Depression is underrepresented in men and far less acknowledged. The death of soccer goal keeper Robert Enke was a particularly sad incident. It provided many affected men with a reason not to ignore symptoms and to discuss them more often.

In the past, sensitive diseases were often repressed, because there was no reasonable, adoptable treatment. This was particularly true for erectile dysfunction. Back then, men were treated with an injection or had to undergo surgery. Nowadays there are therapeutic options by using different drugs and pills. A second point is that the media has made this difficult topic socially acceptable. Fortunately today we approach this topic in a more relaxed fashion. Even though life expectancy in Europe has increased, on average men still die six years earlier than women. Is this because of the different risk behavior in men, meaning unhealthy food, too much alcohol and smoking?

Sommer: This was just researched in a 2010 study. In Germany men on average die 5.4 years earlier than women. This is attributed to many different factors: twelve months of this time frame is due to genetic predisposition, because XY chromosomes simply are weaker. Visually the Y chromosome already looks like an X chromosome whose leg has been pulled out. The Y chromosome is also much lighter than the X chromosome. Women are genetically more predestined and have the advantage that both X chromosomes are encoded with antioxidant processes. If a man’s X chromosome is defective, the Y chromosome cannot code the antioxidant processes. Men are genetically the weaker sex.

The remaining four years and four months among other things are made up of 18 months of sociocultural factors like upbringing and environmental influences, like for example smoking. Upbringing, in particular preadolescent education, plays an important role. Medical factors like cardiovascular diseases take up another 20 months. This also includes not assessing erections, because if men would have their penile blood vessels checked at the front end while having erectile problems and stenotic changes were discovered, you can assume that they probably will suffer from a heart attack within four to eight years.

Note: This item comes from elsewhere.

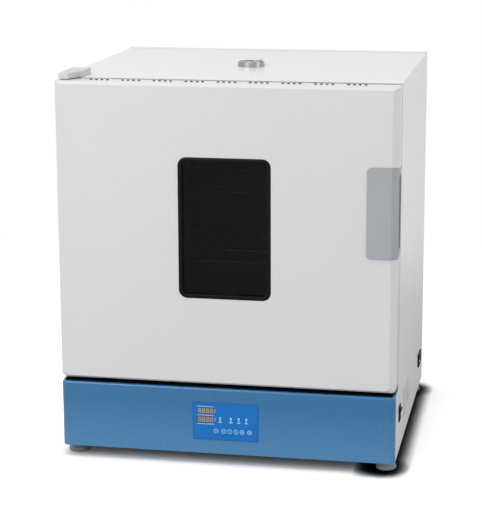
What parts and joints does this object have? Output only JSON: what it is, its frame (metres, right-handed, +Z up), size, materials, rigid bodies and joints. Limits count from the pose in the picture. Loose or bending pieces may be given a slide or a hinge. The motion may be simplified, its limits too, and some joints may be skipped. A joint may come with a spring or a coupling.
{
  "type": "forced-air drying oven",
  "caption": "Bench forced-air drying oven with a side-hinged glazed door, keypad base, wire shelves and a turning roof vent.",
  "frame": {"origin": "on the surface it stands on, under the middle of the cabinet", "axes": "+Z up, -Y towards the person who stands at the door, +X to that person's right"},
  "size_m": [0.646, 0.578, 0.7414],
  "materials": {
    "cabinet_paint": "smooth semi-gloss powder coat",
    "door_paint": "smooth semi-gloss powder coat",
    "base_blue_paint": "smooth semi-gloss powder coat",
    "galvanised_sheet": "dull zinc",
    "stainless_sheet": "fine brushed",
    "bright_steel": "bright plated",
    "fan_aluminium": "plain mill finish",
    "heater_sheath": "heat-darkened",
    "mineral_wool": "fibrous",
    "black_rubber": "matt",
    "silicone_grey": "matt",
    "window_glass": "clear",
    "handle_plastic": "fine satin",
    "pale_plastic": "fine satin",
    "black_plastic": "fine satin",
    "keypad_film": "glossy film",
    "key_plastic": "glossy",
    "display_window": "dark glossy",
    "circuit_board": "satin",
    "nylon_white": "satin",
    "motor_steel": "dull lacquer",
    "magnet_ferrite": "dull",
    "relay_plastic": "satin"
  },
  "bodies": {
    "cabinet": {"outer_shell": "cabinet_paint", "base_pan": "galvanised_sheet", "insulation_tray": "galvanised_sheet", "rear_partition": "galvanised_sheet", "front_frame": "stainless_sheet", "inner_chamber": "stainless_sheet", "insulation": "mineral_wool", "base_front_panel": "base_blue_paint", "back_cover": "cabinet_paint", "rear_air_baffle": "stainless_sheet", "motor_bracket": "galvanised_sheet", "fan_motor": "motor_steel", "heater_element": "heater_sheath", "temperature_sensor": "bright_steel", "shelf_guide_left": "stainless_sheet", "shelf_guide_right": "stainless_sheet", "vent_duct": "galvanised_sheet", "vent_collar": "bright_steel", "door_magnets": "magnet_ferrite", "hinge_pins": "bright_steel", "top_hinge_plate": "galvanised_sheet", "top_hinge_cover": "pale_plastic", "bottom_hinge_plate": "galvanised_sheet", "keypad_overlay": "keypad_film", "led_displays": "display_window", "control_board": "circuit_board", "power_switch_frame": "black_plastic", "service_hatch": "pale_plastic", "side_hole_cap": "pale_plastic", "power_inlet": "black_plastic", "solid_state_relay": "relay_plastic", "rubber_feet": "black_rubber"},
    "door": {"door_outer_skin": "door_paint", "door_inner_liner": "stainless_sheet", "door_insulation": "mineral_wool", "door_handle": "handle_plastic", "door_seal": "silicone_grey", "window_gasket": "black_rubber", "window_outer_glass": "window_glass", "window_inner_glass": "window_glass", "window_inner_frame": "stainless_sheet", "magnet_strikes": "galvanised_sheet", "hinge_bushes": "nylon_white"},
    "fan": {"fan_wheel": "fan_aluminium", "fan_shaft": "bright_steel"},
    "vent_damper_body": {"vent_damper": "bright_steel"},
    "power_switch_rocker_body": {"power_switch_rocker": "black_plastic"},
    "shelf_lower_body": {"shelf_lower": "bright_steel"},
    "shelf_upper_body": {"shelf_upper": "bright_steel"},
    "key_set_body": {"key_set": "key_plastic"},
    "key_shift_body": {"key_shift": "key_plastic"},
    "key_down_body": {"key_down": "key_plastic"},
    "key_up_body": {"key_up": "key_plastic"},
    "key_timer_body": {"key_timer": "key_plastic"},
    "key_run_body": {"key_run": "key_plastic"}
  },
  "joints": [
    {"name": "door_hinge", "type": "hinge", "parent": "cabinet", "child": "door", "pos_m": [-0.306, -0.253, 0.441], "axis": [0, 0, -1], "range_deg": [0, 105]},
    {"name": "fan_spin", "type": "hinge", "parent": "cabinet", "child": "fan", "pos_m": [0, 0.148, 0.44], "axis": [0, 1, 0], "continuous": true},
    {"name": "vent_damper_turn", "type": "hinge", "parent": "cabinet", "child": "vent_damper_body", "pos_m": [0, -0.01, 0.731], "axis": [0, 0, 1], "range_deg": [0, 60]},
    {"name": "power_switch_rock", "type": "hinge", "parent": "cabinet", "child": "power_switch_rocker_body", "pos_m": [0.316, -0.208, 0.098], "axis": [0, -1, 0], "range_deg": [0, 16]},
    {"name": "shelf_lower_slide", "type": "slide", "parent": "cabinet", "child": "shelf_lower_body", "axis": [0, -1, 0], "range_m": [0, 0.01]},
    {"name": "shelf_upper_slide", "type": "slide", "parent": "cabinet", "child": "shelf_upper_body", "axis": [0, -1, 0], "range_m": [0, 0.01]},
    {"name": "key_set_press", "type": "slide", "parent": "cabinet", "child": "key_set_body", "axis": [0, 1, 0], "range_m": [0, 0.0004], "stiffness_N_per_m": 1500},
    {"name": "key_shift_press", "type": "slide", "parent": "cabinet", "child": "key_shift_body", "axis": [0, 1, 0], "range_m": [0, 0.0004], "stiffness_N_per_m": 1500},
    {"name": "key_down_press", "type": "slide", "parent": "cabinet", "child": "key_down_body", "axis": [0, 1, 0], "range_m": [0, 0.0004], "stiffness_N_per_m": 1500},
    {"name": "key_up_press", "type": "slide", "parent": "cabinet", "child": "key_up_body", "axis": [0, 1, 0], "range_m": [0, 0.0004], "stiffness_N_per_m": 1500},
    {"name": "key_timer_press", "type": "slide", "parent": "cabinet", "child": "key_timer_body", "axis": [0, 1, 0], "range_m": [0, 0.0004], "stiffness_N_per_m": 1500},
    {"name": "key_run_press", "type": "slide", "parent": "cabinet", "child": "key_run_body", "axis": [0, 1, 0], "range_m": [0, 0.0004], "stiffness_N_per_m": 1500}
  ]
}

Studies by cardiologist and urologist detected this. That means that you can do prevention in this case and detect in advance during a medical check-up of the penile blood vessels, whether there might be any problems. The 20 months also include wrong diet, obesity, lack of exercise and stress. Let’s continue playing with this cliché; do men generally pay less attention to their health and do they in fact tell themselves that they are healthy to avoid unpleasant exams?

Sommer: There is another study of seven nations, six European countries plus the USA that asked men how they would rate their health. If you extract the German data, between 65 and 90 percent of surveyed men of all age groups indicated their health as good or very good. Men between the ages of forty and eighty year of age participated in the study, while being further subdivided into age decades. Regardless of the featured age decade and what illnesses were present, many felt either good or very good. This is astonishing and of course does not reflect reality. In fact, you may even talk about some type of blindness here.